Investment activity up over 50% vs last year with more than 87% at seed, angel and Series A stages. Prominent venture firms including Accel, Atomico, General Catalyst, Union Square Ventures and Redpoint have all already made bets on this emerging space.
Mobile and online software focused on helping you get from here to there or Consumer Transportation Tech is an increasingly hot area for investment. Although the funding to transportation tech in the last year (just over $100 million) is relatively small compared to other sectors (big data or ed tech for example), this potentially very large market has already seen many of the top VCs jump into the fray.
e-Hailing app Uber has Benchmark Capital, First Round Capital, Goldman Sachs and others betting on it while it’s cross-pond rival and competitor Hailo has Accel Partners, Atomico and Union Square Ventures. Of course, consumer transportation tech is not limited to e-Hailing apps. Innovations in ride sharing from the likes of Lyft (aka Zimride) with backing from Mayfield Fund, Floodgate and K9 ventures and Getaround whose investors include Redpoint and General Catalyst have also garnered a good amount of interest and deal activity.
Of course, big markets are not easy to take (see Fred Wilson’s post on Monopolies and Startups) and disruption is not always easy to turn into a real business as evidenced by ride-sharing pioneer ZipCar which was acquired by Avis earlier this year. Zipcar which had been at it for some time only flirted with profitability, had a relatively weak cash position at the time of acquisition and was well under its IPO highs when acquired.
But before winners and losers are named in transportation tech, you must have some players competing for the market and given the uptick in financing activity, there are definitely an increasing number of companies vying for the space. The last year has seen 32 financings (a 52% increase yoy) and $108 million of funding (a 7.5% increase in funding yoy). The deal trend is gradually increasing as evidenced below.
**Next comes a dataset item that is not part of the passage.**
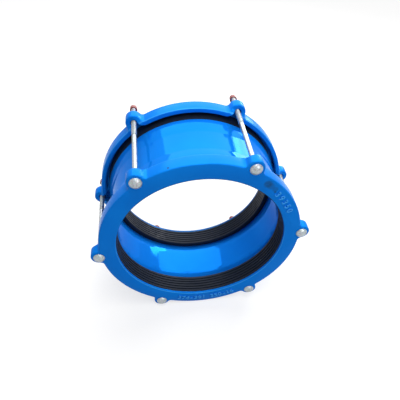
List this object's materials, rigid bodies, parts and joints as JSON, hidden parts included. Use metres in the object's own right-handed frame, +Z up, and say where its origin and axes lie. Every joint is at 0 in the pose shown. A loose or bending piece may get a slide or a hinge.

Note: Consumer Transportation Tech does not include mobile and online software in the areas of supply chain, logistics, etc where there is also significant innovation going on. Our focus in this analysis is on the consumer side of the equation.
Consumer Transportation Tech in this analysis includes the following:
- car sharing
- ride sharing
- next-gen taxi services / mobile taxi / e-hailing
- other novel tech-based transportation cos (i.e. StearClear—a designated driver service that uses GPS via smart phones to connect customers with professional driving teams to get them and their cars safely home)
The immaturity of the Consumer Transporation Tech market is best seen in the graphic below which highlights that 87% of the deals in the space have been at the seed/angel and Series A stages which means early stage companies. We are in land grab mode right now as nobody “owns” the space. This means more entrants, a number of companies that won’t execute well enough to get follow-on funding and a handful who will go on to raise big later stage rounds in the next couple of years.